> **Challenge**
Write out all of the entries exactly as given.

> **Data for this exercise**
*-*-*
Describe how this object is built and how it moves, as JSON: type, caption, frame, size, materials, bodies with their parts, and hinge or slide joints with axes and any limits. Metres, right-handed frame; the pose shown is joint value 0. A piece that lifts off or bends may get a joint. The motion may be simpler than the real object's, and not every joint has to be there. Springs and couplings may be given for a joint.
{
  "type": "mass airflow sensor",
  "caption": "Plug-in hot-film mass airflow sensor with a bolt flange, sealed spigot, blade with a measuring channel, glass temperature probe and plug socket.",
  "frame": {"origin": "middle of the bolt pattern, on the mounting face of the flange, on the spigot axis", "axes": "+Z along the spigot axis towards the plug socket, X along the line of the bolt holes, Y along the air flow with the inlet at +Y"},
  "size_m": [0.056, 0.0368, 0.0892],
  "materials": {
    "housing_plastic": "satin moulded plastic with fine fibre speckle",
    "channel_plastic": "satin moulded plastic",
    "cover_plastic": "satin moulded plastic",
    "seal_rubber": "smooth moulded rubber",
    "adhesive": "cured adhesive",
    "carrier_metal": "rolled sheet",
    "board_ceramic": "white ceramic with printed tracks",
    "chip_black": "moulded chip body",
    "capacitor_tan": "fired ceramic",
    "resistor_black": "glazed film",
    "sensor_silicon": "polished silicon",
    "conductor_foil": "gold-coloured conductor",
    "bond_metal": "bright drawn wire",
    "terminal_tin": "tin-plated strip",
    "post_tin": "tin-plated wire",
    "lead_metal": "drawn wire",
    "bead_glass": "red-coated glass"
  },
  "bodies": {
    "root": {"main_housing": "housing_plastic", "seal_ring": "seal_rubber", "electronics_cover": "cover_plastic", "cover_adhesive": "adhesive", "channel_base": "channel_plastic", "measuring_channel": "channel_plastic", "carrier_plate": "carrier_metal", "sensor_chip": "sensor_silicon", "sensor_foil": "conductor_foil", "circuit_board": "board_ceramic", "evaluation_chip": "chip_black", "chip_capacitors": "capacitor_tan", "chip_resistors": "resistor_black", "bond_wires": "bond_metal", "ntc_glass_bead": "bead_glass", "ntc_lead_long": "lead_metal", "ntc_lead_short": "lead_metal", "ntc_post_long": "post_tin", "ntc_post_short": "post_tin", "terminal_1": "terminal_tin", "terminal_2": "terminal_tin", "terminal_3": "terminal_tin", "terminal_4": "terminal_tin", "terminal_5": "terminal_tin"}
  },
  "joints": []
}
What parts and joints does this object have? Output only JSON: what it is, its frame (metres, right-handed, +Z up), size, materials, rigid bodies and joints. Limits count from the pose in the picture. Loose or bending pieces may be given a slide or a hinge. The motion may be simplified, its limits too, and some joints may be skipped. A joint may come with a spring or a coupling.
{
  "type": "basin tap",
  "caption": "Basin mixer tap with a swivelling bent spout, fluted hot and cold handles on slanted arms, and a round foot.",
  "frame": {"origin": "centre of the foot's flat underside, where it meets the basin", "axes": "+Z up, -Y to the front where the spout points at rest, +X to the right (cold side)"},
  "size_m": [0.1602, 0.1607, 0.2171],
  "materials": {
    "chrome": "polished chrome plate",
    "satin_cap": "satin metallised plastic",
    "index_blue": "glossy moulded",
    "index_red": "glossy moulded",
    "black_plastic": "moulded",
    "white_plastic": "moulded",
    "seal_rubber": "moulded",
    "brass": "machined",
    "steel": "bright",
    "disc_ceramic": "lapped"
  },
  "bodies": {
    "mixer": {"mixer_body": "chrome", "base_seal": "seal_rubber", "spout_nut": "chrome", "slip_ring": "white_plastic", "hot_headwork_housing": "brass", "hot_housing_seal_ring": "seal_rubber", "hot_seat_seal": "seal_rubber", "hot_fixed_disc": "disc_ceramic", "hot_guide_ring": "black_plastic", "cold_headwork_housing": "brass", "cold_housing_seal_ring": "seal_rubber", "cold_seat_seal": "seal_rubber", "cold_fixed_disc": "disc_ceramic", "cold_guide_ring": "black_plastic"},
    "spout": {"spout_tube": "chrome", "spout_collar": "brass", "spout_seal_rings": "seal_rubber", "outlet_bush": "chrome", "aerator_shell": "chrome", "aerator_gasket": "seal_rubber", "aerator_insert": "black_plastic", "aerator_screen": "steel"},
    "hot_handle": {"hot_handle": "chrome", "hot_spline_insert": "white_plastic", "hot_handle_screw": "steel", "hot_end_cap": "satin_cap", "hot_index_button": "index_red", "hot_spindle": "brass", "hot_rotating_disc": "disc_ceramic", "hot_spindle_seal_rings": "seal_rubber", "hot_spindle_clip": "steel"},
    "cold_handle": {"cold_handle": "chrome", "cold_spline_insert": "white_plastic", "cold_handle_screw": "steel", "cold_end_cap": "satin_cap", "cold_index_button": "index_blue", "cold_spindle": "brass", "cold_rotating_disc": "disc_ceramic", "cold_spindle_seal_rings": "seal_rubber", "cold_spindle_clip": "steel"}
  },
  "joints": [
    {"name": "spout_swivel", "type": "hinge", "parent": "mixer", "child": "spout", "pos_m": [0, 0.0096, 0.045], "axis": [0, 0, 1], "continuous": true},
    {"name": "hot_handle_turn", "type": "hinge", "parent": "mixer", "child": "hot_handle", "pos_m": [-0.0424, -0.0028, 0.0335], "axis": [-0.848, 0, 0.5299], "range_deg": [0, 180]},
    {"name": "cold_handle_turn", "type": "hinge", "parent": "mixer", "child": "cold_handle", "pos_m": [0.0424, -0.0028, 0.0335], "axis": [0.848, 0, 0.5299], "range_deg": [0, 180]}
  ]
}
*-*-*
> **Solution**
Describe how this object is built and how it moves, as JSON: type, caption, frame, size, materials, bodies with their parts, and hinge or slide joints with axes and any limits. Metres, right-handed frame; the pose shown is joint value 0. A piece that lifts off or bends may get a joint. The motion may be simpler than the real object's, and not every joint has to be there. Springs and couplings may be given for a joint.
{
  "type": "mass airflow sensor",
  "caption": "Plug-in hot-film mass airflow sensor with a bolt flange, sealed spigot, blade with a measuring channel, glass temperature probe and plug socket.",
  "frame": {"origin": "middle of the bolt pattern, on the mounting face of the flange, on the spigot axis", "axes": "+Z along the spigot axis towards the plug socket, X along the line of the bolt holes, Y along the air flow with the inlet at +Y"},
  "size_m": [0.056, 0.0368, 0.0892],
  "materials": {
    "housing_plastic": "satin moulded plastic with fine fibre speckle",
    "channel_plastic": "satin moulded plastic",
    "cover_plastic": "satin moulded plastic",
    "seal_rubber": "smooth moulded rubber",
    "adhesive": "cured adhesive",
    "carrier_metal": "rolled sheet",
    "board_ceramic": "white ceramic with printed tracks",
    "chip_black": "moulded chip body",
    "capacitor_tan": "fired ceramic",
    "resistor_black": "glazed film",
    "sensor_silicon": "polished silicon",
    "conductor_foil": "gold-coloured conductor",
    "bond_metal": "bright drawn wire",
    "terminal_tin": "tin-plated strip",
    "post_tin": "tin-plated wire",
    "lead_metal": "drawn wire",
    "bead_glass": "red-coated glass"
  },
  "bodies": {
    "root": {"main_housing": "housing_plastic", "seal_ring": "seal_rubber", "electronics_cover": "cover_plastic", "cover_adhesive": "adhesive", "channel_base": "channel_plastic", "measuring_channel": "channel_plastic", "carrier_plate": "carrier_metal", "sensor_chip": "sensor_silicon", "sensor_foil": "conductor_foil", "circuit_board": "board_ceramic", "evaluation_chip": "chip_black", "chip_capacitors": "capacitor_tan", "chip_resistors": "resistor_black", "bond_wires": "bond_metal", "ntc_glass_bead": "bead_glass", "ntc_lead_long": "lead_metal", "ntc_lead_short": "lead_metal", "ntc_post_long": "post_tin", "ntc_post_short": "post_tin", "terminal_1": "terminal_tin", "terminal_2": "terminal_tin", "terminal_3": "terminal_tin", "terminal_4": "terminal_tin", "terminal_5": "terminal_tin"}
  },
  "joints": []
}
What parts and joints does this object have? Output only JSON: what it is, its frame (metres, right-handed, +Z up), size, materials, rigid bodies and joints. Limits count from the pose in the picture. Loose or bending pieces may be given a slide or a hinge. The motion may be simplified, its limits too, and some joints may be skipped. A joint may come with a spring or a coupling.
{
  "type": "basin tap",
  "caption": "Basin mixer tap with a swivelling bent spout, fluted hot and cold handles on slanted arms, and a round foot.",
  "frame": {"origin": "centre of the foot's flat underside, where it meets the basin", "axes": "+Z up, -Y to the front where the spout points at rest, +X to the right (cold side)"},
  "size_m": [0.1602, 0.1607, 0.2171],
  "materials": {
    "chrome": "polished chrome plate",
    "satin_cap": "satin metallised plastic",
    "index_blue": "glossy moulded",
    "index_red": "glossy moulded",
    "black_plastic": "moulded",
    "white_plastic": "moulded",
    "seal_rubber": "moulded",
    "brass": "machined",
    "steel": "bright",
    "disc_ceramic": "lapped"
  },
  "bodies": {
    "mixer": {"mixer_body": "chrome", "base_seal": "seal_rubber", "spout_nut": "chrome", "slip_ring": "white_plastic", "hot_headwork_housing": "brass", "hot_housing_seal_ring": "seal_rubber", "hot_seat_seal": "seal_rubber", "hot_fixed_disc": "disc_ceramic", "hot_guide_ring": "black_plastic", "cold_headwork_housing": "brass", "cold_housing_seal_ring": "seal_rubber", "cold_seat_seal": "seal_rubber", "cold_fixed_disc": "disc_ceramic", "cold_guide_ring": "black_plastic"},
    "spout": {"spout_tube": "chrome", "spout_collar": "brass", "spout_seal_rings": "seal_rubber", "outlet_bush": "chrome", "aerator_shell": "chrome", "aerator_gasket": "seal_rubber", "aerator_insert": "black_plastic", "aerator_screen": "steel"},
    "hot_handle": {"hot_handle": "chrome", "hot_spline_insert": "white_plastic", "hot_handle_screw": "steel", "hot_end_cap": "satin_cap", "hot_index_button": "index_red", "hot_spindle": "brass", "hot_rotating_disc": "disc_ceramic", "hot_spindle_seal_rings": "seal_rubber", "hot_spindle_clip": "steel"},
    "cold_handle": {"cold_handle": "chrome", "cold_spline_insert": "white_plastic", "cold_handle_screw": "steel", "cold_end_cap": "satin_cap", "cold_index_button": "index_blue", "cold_spindle": "brass", "cold_rotating_disc": "disc_ceramic", "cold_spindle_seal_rings": "seal_rubber", "cold_spindle_clip": "steel"}
  },
  "joints": [
    {"name": "spout_swivel", "type": "hinge", "parent": "mixer", "child": "spout", "pos_m": [0, 0.0096, 0.045], "axis": [0, 0, 1], "continuous": true},
    {"name": "hot_handle_turn", "type": "hinge", "parent": "mixer", "child": "hot_handle", "pos_m": [-0.0424, -0.0028, 0.0335], "axis": [-0.848, 0, 0.5299], "range_deg": [0, 180]},
    {"name": "cold_handle_turn", "type": "hinge", "parent": "mixer", "child": "cold_handle", "pos_m": [0.0424, -0.0028, 0.0335], "axis": [0.848, 0, 0.5299], "range_deg": [0, 180]}
  ]
}